Rookie mistake, not the act of someone who’s lived here for more than a decade.

As a result I had to hit the horn with some force and take, er, evasive action.

The loud blast and the sight of a car swerving towards him scared the living daylights out of a passing pedestrian.

He jumped so high in fright I thought he would end up over the roadside fence and down the steep drop the other side of it.

As so often happens, the person who nearly caused an accident disappeared with no acknowledgement of fault and the pedestrian and I were left shaking and in need of coffee.

I tell you, in Wellington, daily driving – and walking alongside roads – requires nerves of steel.

At least it isn’t compounded with bad road surfaces.

While I could quite happily give chip seal a miss, especially when cycling, at least potholes don’t last long here.

Friday at 4.15pm is not when you want a council truck to pull up outside your house and proceed to scrape the top layer of road surface away, leaving an uneven dent with a three-inch, suspension-nobbling, edge around it.

Even less you want to then watch as, 15 minutes later, the truck leaves.

Great, right outside my garage door. When will that be filled in?

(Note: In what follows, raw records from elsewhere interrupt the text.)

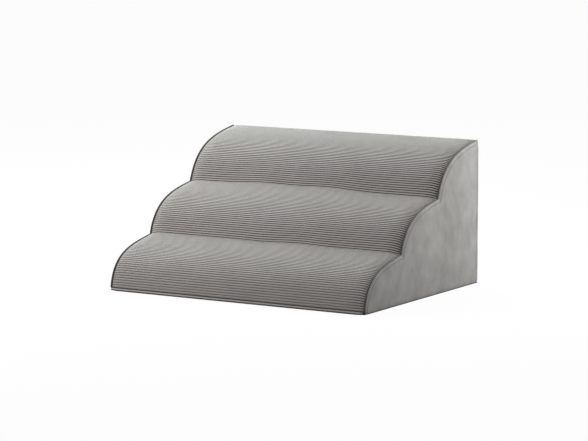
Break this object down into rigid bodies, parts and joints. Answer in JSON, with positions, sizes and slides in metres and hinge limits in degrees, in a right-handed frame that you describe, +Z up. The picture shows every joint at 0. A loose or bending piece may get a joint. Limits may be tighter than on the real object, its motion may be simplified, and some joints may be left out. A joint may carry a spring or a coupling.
{
  "type": "pet stairs",
  "caption": "Foam pet stairs with crowned corduroy steps, plush sides, dark piping, an anti-slip base and a zip along the foot of the back.",
  "frame": {"origin": "on the floor, in the middle of the width and of the depth", "axes": "+X across the width, to the right of someone facing the steps; +Y from the lowest step to the back; +Z up"},
  "size_m": [0.704, 0.5597, 0.35],
  "materials": {
    "corded_fabric": "matte",
    "plush_fabric": "matte",
    "piping_fabric": "matte",
    "base_fabric": "matte",
    "liner_fabric": "satin",
    "support_foam": "matte",
    "topper_foam": "matte",
    "zip_tape": "matte",
    "zip_coil": "satin",
    "zip_metal": "satin"
  },
  "bodies": {
    "stairs": {"lower_slab": "support_foam", "middle_slab": "support_foam", "upper_slab": "support_foam", "lower_topper": "topper_foam", "middle_topper": "topper_foam", "upper_topper": "topper_foam", "inner_liner": "liner_fabric", "lower_step_panel": "corded_fabric", "middle_step_panel": "corded_fabric", "upper_step_panel": "corded_fabric", "side_panel_left": "plush_fabric", "side_panel_right": "plush_fabric", "rear_panel_upper": "plush_fabric", "rear_panel_lower": "plush_fabric", "base_panel": "base_fabric", "front_band": "plush_fabric", "piping_left": "piping_fabric", "piping_right": "piping_fabric", "piping_front": "piping_fabric", "zip_tape_upper": "zip_tape", "zip_tape_lower": "zip_tape", "zip_coil_upper": "zip_coil", "zip_coil_lower": "zip_coil", "zip_top_stops": "zip_metal", "zip_bottom_stop": "zip_metal"},
    "slider": {"zip_slider": "zip_metal"},
    "tab": {"pull_tab": "zip_metal"}
  },
  "joints": [
    {"name": "zip_slide", "type": "slide", "parent": "stairs", "child": "slider", "axis": [1, 0, 0], "range_m": [-0.6519, 0]},
    {"name": "tab_flip", "type": "hinge", "parent": "slider", "child": "tab", "pos_m": [0.32595, 0.2803, 0.045], "axis": [0, 0, -1], "range_deg": [0, 180]}
  ]
}
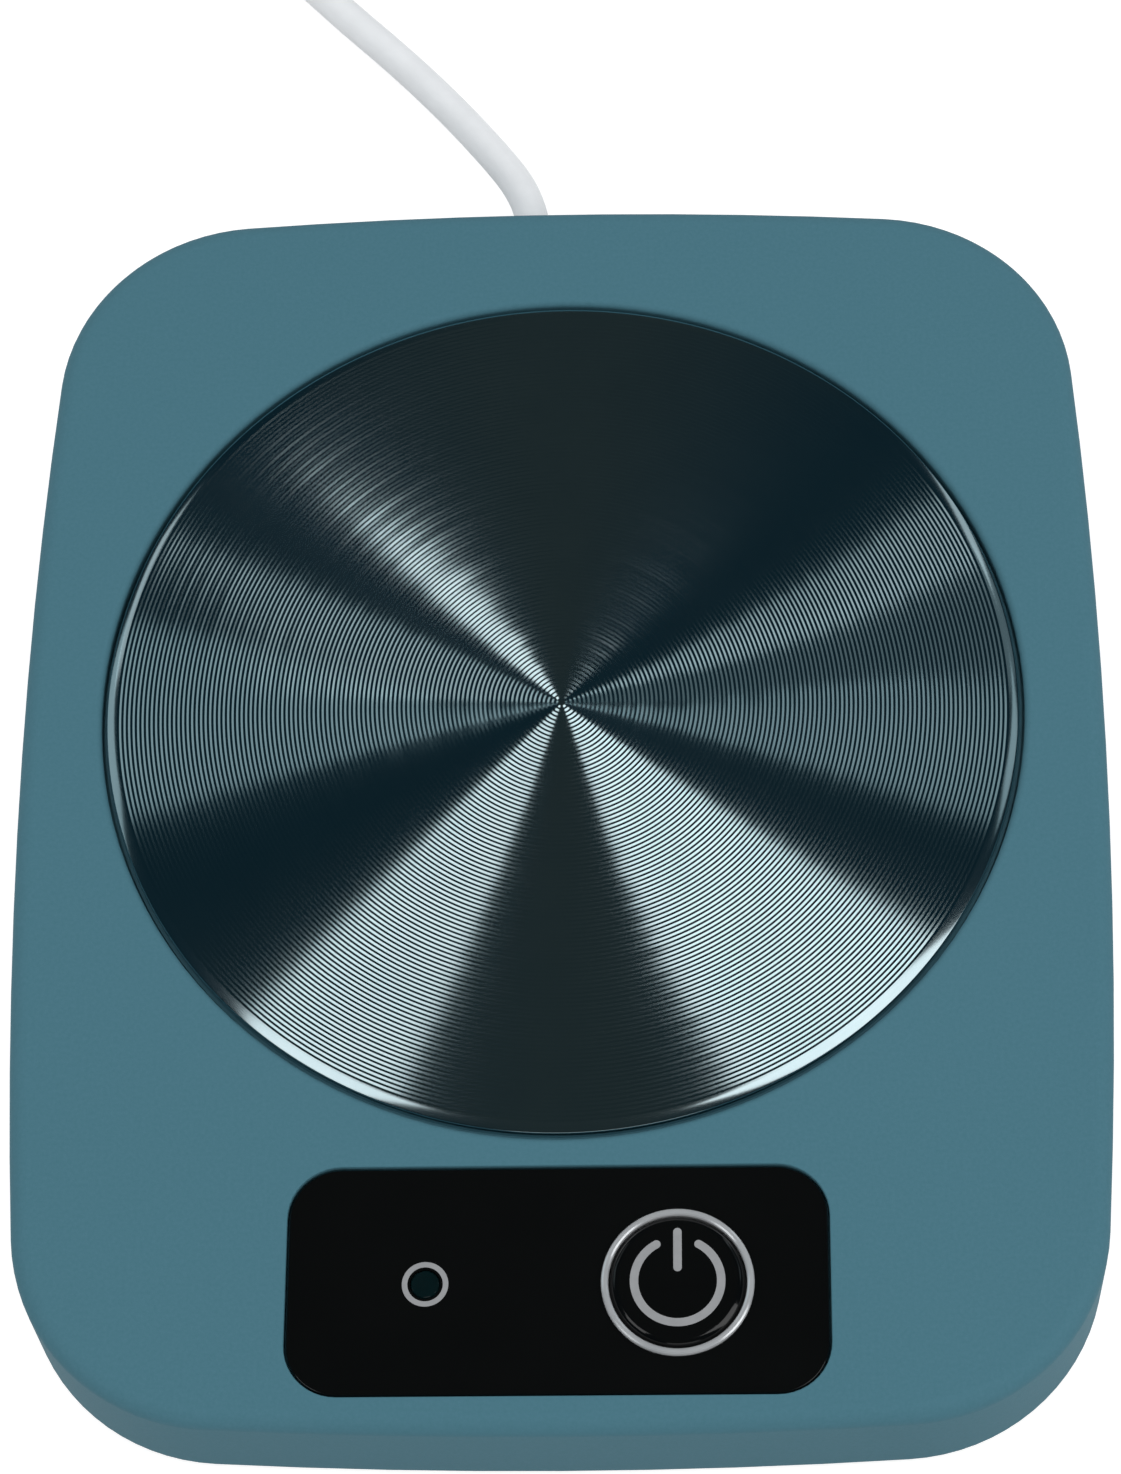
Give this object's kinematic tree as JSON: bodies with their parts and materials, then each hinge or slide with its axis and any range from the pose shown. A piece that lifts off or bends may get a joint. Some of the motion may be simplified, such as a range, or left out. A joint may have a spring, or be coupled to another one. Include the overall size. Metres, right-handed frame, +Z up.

The answer came quicker than I thought: another 15 minutes, another truck arrived, tossed down a load of steaming tarmac and rolled over it a few times with a heavy cylinder.

The whole exercise had taken less than an hour.

On a Friday, as close to clocking-off time as you could get.

By then even I’m winding down and looking forward to that end-of-the-week beer, and I work in a warm office.

If multiple layers and a high-vis vest were my work uniform you can bet I’d be putting that job off until Monday morning.

I confess to being pleased that the roads are so well taken care of.

Dodging cars coming directly at me is challenge enough – at least I don’t need to worry about avoiding potholes.